■ Task description
Only the lines from the line that has "const tabSpot = underStrap(-0.47, -0.4, BUCKLE_DROP" through the line that has "point = shown.matrix_world" should be reproduced, exactly and with both ends kept.

━━━ Extracted material ━━━

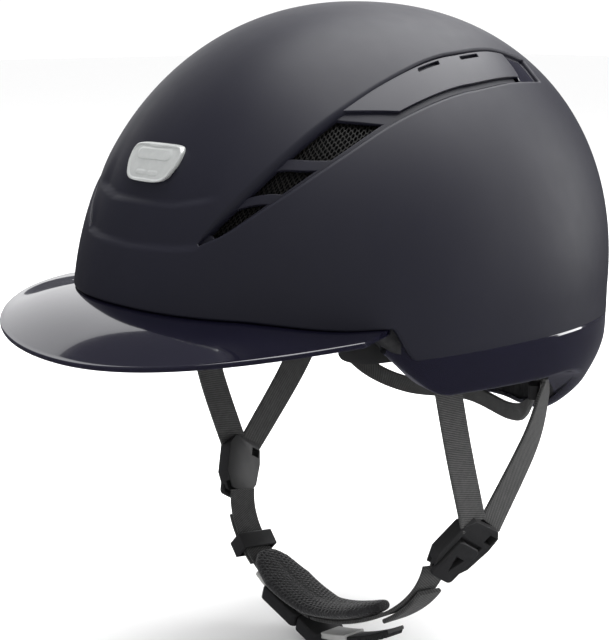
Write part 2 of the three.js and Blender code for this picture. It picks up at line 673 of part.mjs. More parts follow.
// The toothed strip is a comb of slanted teeth on a thin back.
function toothedStrip(length, width, back, tooth, count) {
  const pitch = length / count;
  const shape = new THREE.Shape();
  shape.moveTo(length, -back);
  shape.lineTo(0, -back);
  shape.lineTo(0, 0);
  for (let i = 0; i < count; i += 1) {
    shape.lineTo(i * pitch + 0.35 * pitch, tooth);
    shape.lineTo((i + 1) * pitch, 0);
  }
  shape.closePath();
  return closedSolid(geometryOf(plate(shape, width)).translate(0, 0, -width / 2).rotateX(Math.PI / 2));
}

const stripSpot = underStrap(0.27, 0.5, BUCKLE_DROP + 2.5);
add('toothed_strip', stripSpot.place(toothedStrip(stripSpot.length, 11, 1.8, 1.6, 7)), fittingBlack);

const tabSpot = underStrap(-0.47, -0.4, BUCKLE_DROP - 1);
const tabPlate = plate(roundedRectangle(tabSpot.length, 12, 1.5), 2.4, 0.4);
add('release_tab', tabSpot.place(movedTo(tabPlate, tabSpot.length / 2, 0, -1.2)), insertGrey);

export default helmet;
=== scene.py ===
import json
import math
from contextlib import contextmanager

import bmesh
import bpy
import numpy as np
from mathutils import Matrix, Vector


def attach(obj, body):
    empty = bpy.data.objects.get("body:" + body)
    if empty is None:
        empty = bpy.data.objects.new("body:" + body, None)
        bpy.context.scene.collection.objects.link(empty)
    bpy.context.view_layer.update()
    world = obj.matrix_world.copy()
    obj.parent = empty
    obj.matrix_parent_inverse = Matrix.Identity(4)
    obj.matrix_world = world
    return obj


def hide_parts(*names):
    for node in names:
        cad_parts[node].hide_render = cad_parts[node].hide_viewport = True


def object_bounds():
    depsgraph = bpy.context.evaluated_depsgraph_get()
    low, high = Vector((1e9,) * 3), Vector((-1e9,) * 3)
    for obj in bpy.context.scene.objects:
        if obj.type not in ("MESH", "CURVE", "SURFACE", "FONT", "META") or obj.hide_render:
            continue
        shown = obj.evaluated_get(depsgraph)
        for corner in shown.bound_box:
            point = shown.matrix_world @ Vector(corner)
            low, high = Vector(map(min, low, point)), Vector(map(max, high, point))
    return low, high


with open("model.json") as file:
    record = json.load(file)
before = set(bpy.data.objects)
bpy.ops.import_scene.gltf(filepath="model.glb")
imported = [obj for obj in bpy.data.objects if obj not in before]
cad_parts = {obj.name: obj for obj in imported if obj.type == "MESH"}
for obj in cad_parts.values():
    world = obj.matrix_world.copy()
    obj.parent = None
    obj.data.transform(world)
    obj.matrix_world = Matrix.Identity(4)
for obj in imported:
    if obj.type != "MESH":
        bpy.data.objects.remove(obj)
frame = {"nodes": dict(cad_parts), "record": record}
cad_low, cad_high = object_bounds()

# ---------- driving dimensions, the same as the CAD part's ----------

MM = 0.001
SHELL = {"half_width": 107, "front": 123.5, "back": 140.5, "crown": 134, "skirt": 234, "crown_shift": 12}
CAVITY = {"half_width": 79, "front": 98, "back": 106, "crown": 107, "skirt": 400, "crown_shift": 8}
PLAN_POWER = 2.32
SIDE_POWER = 2.12
FRONT_NARROWING = 0.02
NAPE_TUCK = 18
GAP = 0.3
SHELL_THICKNESS = 3
LINER_OFFSET = 4
BAND_THICKNESS = 2.6
BAND_FLANGE = 16
BAND_START = 66

PEAK = {"half_width": 108, "root": -60, "reach": 99, "power": 2.2, "tip_height": -8.8, "side_rise": 10.4}
PEAK_THICKNESS = 2.4
PEAK_SEAM = 1.1
PEAK_END = 66
PEAK_SWEEP = 80
PEAK_CAMBER = 2.2
PEAK_BEAD = 1.12

CHANNEL_TOP = [(19, 37), (26, 54), (39, 77), (51, 91.5), (66, 103), (85, 111), (108, 113.5), (128, 108)]
CHANNEL_LOW = [(19, 35), (26, 40), (38, 54), (53, 71), (67, 84), (84, 93), (103, 97.5), (122, 97)]
BAR_SLANT = 0.1875
FRAME_DEPTH = 2.6
FRAME_THICKNESS = 2
COVER_DEPTH = 0.8

STRAP_WIDTH = 15.5
STRAP_THICKNESS = 1.6

# ---------- small helpers ----------


def ease(low, high, value):
    t = np.clip((value - low) / (high - low), 0, 1)
    return t * t * (3 - 2 * t)


def mix(a, b, share):
    return a + (b - a) * share


def signed_power(value, power):
    return np.sign(value) * np.abs(value) ** power


def unit(vectors):
    return vectors / np.maximum(np.linalg.norm(vectors, axis=-1, keepdims=True), 1e-9)


def distance_along(line):
    """How far along a line of points each of them lies."""
    return np.concatenate([[0], np.cumsum(np.linalg.norm(np.diff(line, axis=0), axis=1))])


def from_front(around):
    """How far round an angle is from the front, 0 to 180 degrees on either side."""
    return np.abs((around + 180) % 360 - 180)


# ---------- the dome surfaces ----------


def dome_point(dome, around, height, inset=0.0):
    """A point on a rounded dome; around is in degrees, 0 at the front and 90 on the wearer's left."""
    turn = np.radians(around)
    top = np.where(height >= 0, dome["crown"] - inset, dome["skirt"])
    lift = np.minimum(np.abs(height) / top, 1)
    spread = (1 - lift**SIDE_POWER) ** (1 / SIDE_POWER)
    along = signed_power(-np.cos(turn), 2 / PLAN_POWER)
    across = signed_power(np.sin(turn), 2 / PLAN_POWER)
    length = np.where(along < 0, dome["front"], dome["back"])
    shift = dome["crown_shift"] * np.maximum(height, 0) / dome["crown"]
    x = (dome["half_width"] - inset) * (1 + FRONT_NARROWING * along) * spread * across
    y = (length - inset) * spread * along + shift
    return np.stack(np.broadcast_arrays(x, y, height), -1)


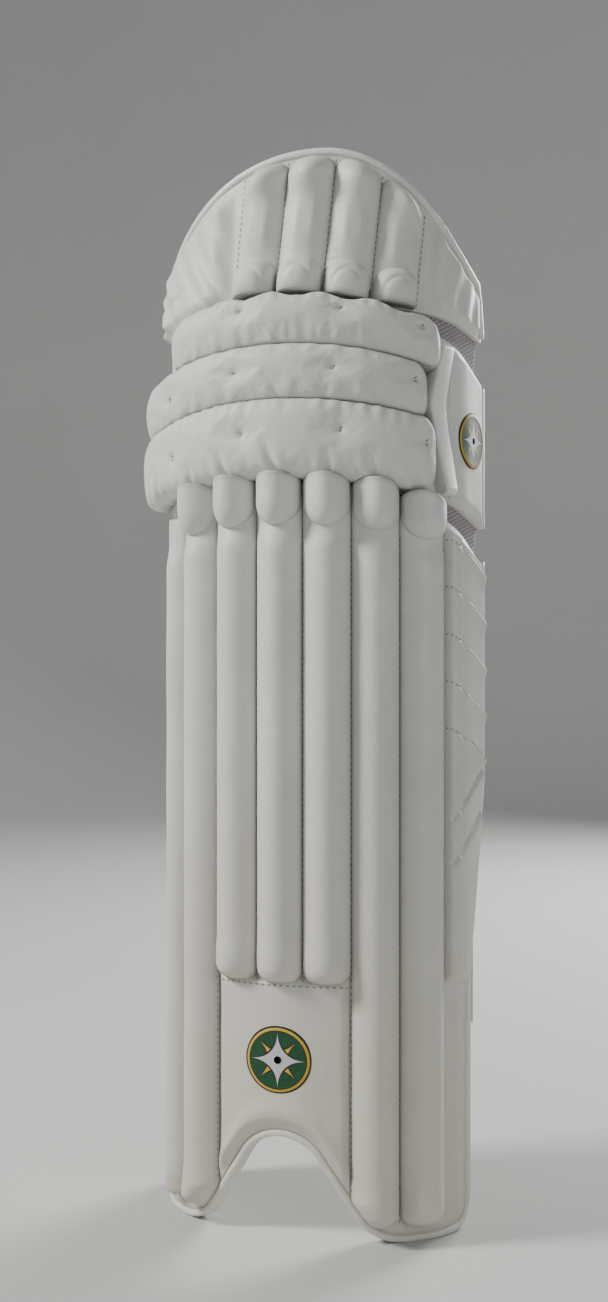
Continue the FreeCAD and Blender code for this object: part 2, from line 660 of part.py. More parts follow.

━━━

■ Problem solution
const tabSpot = underStrap(-0.47, -0.4, BUCKLE_DROP - 1);
const tabPlate = plate(roundedRectangle(tabSpot.length, 12, 1.5), 2.4, 0.4);
add('release_tab', tabSpot.place(movedTo(tabPlate, tabSpot.length / 2, 0, -1.2)), insertGrey);

export default helmet;
=== scene.py ===
import json
import math
from contextlib import contextmanager

import bmesh
import bpy
import numpy as np
from mathutils import Matrix, Vector


def attach(obj, body):
    empty = bpy.data.objects.get("body:" + body)
    if empty is None:
        empty = bpy.data.objects.new("body:" + body, None)
        bpy.context.scene.collection.objects.link(empty)
    bpy.context.view_layer.update()
    world = obj.matrix_world.copy()
    obj.parent = empty
    obj.matrix_parent_inverse = Matrix.Identity(4)
    obj.matrix_world = world
    return obj


def hide_parts(*names):
    for node in names:
        cad_parts[node].hide_render = cad_parts[node].hide_viewport = True


def object_bounds():
    depsgraph = bpy.context.evaluated_depsgraph_get()
    low, high = Vector((1e9,) * 3), Vector((-1e9,) * 3)
    for obj in bpy.context.scene.objects:
        if obj.type not in ("MESH", "CURVE", "SURFACE", "FONT", "META") or obj.hide_render:
            continue
        shown = obj.evaluated_get(depsgraph)
        for corner in shown.bound_box:
            point = shown.matrix_world @ Vector(corner)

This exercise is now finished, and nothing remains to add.